The rise of populism has displaced a general climate policy consensus in Sweden, turning the climate transition – once again (see Anshelm & Hultman 2015) – into an increasingly contentious issue (Ekberg et al. 2023). In recent years protests have mounted against what is perceived by groups of citizens as unfair climate policy, including the Yellow Vest movement in France and farmers blockades across the EU, and in Sweden movements such as the Fuel Uprising and Headwind. These movements argue that the climate transition has been designed by policymakers as a project by and for society’s elites, to the detriment of “the people” who, according to these groups, are unjustly forced to bear the costs of the transition without sharing its benefits (Mehleb, Kallis & Zografos 2021; Niskanen, Anshelm & Haikola 2024; Lockwood 2018). The growing resistance to wind power installations in a Swedish context, for instance, has paved the way for a renewed nuclear power program and an associated emphasis by several political parties that the climate transition “must go unnoticed for ordinary citizens” (Haikola & Anshelm 2025). The resistance to a comprehensive societal transition has been institutionalized in Sweden through a series of drastic climate policy decisions stretching from 2022-2025, including reduced taxes on fossil fuels and the abolition of the so-called reduction obligation (a requirement to blend petrol or Diesel with an increasing share of renewable fuels) – previously a cornerstone of Swedish climate policy (Förell & Fischer 2025). 

Such developments seem increasingly to highlight how the institutional procedures of representative liberal democracy for citizen participation and inclusion are no longer sufficient to generate democratic legitimacy for the major political project that the climate transition entails. Some opinion-makers argue that the steadily growing populism is best understood as a sign of the times, as an expression of disenfranchisement resulting in new social patterns such as the forging of confusing political alliances with right-wing populist and nationalist-authoritarian overtones, often connecting seemingly separate social groups. Such opinion-makers tend to call for renewed thrust for grand progressive political projects (e.g. Klein 2023). By all accounts, however, the institutions of liberal democracy across the EU have rather come to pin their hopes on experimentation with new forms of citizen participation and inclusion as a means to “mend democracy” (Hendriks, Ercan & Boswell 2020) by bridging the growing rifts of social polarization – not least in the form of “green democratic innovations”. 
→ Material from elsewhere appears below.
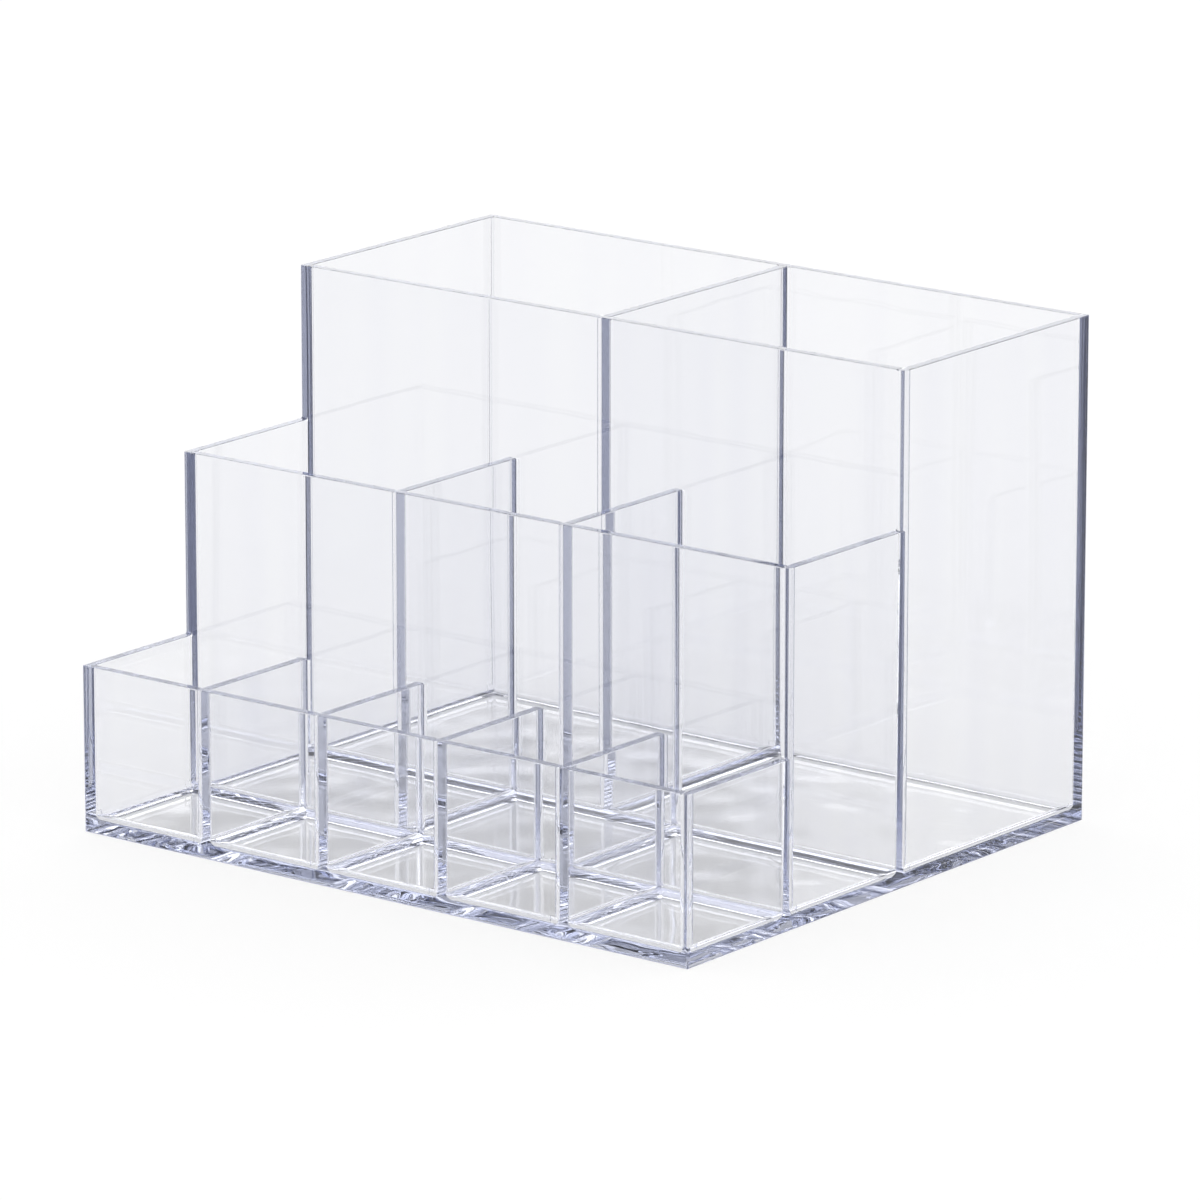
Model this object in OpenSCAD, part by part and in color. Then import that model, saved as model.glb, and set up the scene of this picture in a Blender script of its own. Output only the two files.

Attempts to strengthen citizen participation and rebuild trust in the institutions of representative liberal democracy in the form of democratic experiments, such as citizens' climate councils, have been launched across Europe as an answer to the increasing pressure put on the institutions of liberal representative democracy by both populist grassroots movements and populist parties taking seats in parliaments. Sweden is no exception to this trend. In our previous research, we have analyzed such green democratic innovations using action-oriented research approaches, for instance the democratic potential of so-called energy communities – the cooperative production and management of energy at local level by citizens, a concept emphasizing citizen participation and empowerment. We found that while there is a plethora of barriers in Sweden to the democratizing values assigned to energy communities e.g. in the EU “Clean Energy Package” from 2019 (Envall & Rohracher 2024), there is a growing interest among highly heterogeneous actors who are increasingly drawn to energy communities as a site to enact a just, bottom-up climate transition (Envall & Andersson 2025). 

The research conducted in Trans4demo constitutes a furthering of this research agenda, aiming to analyze contestations and possible pathways towards a just climate transition in Sweden and across the EU.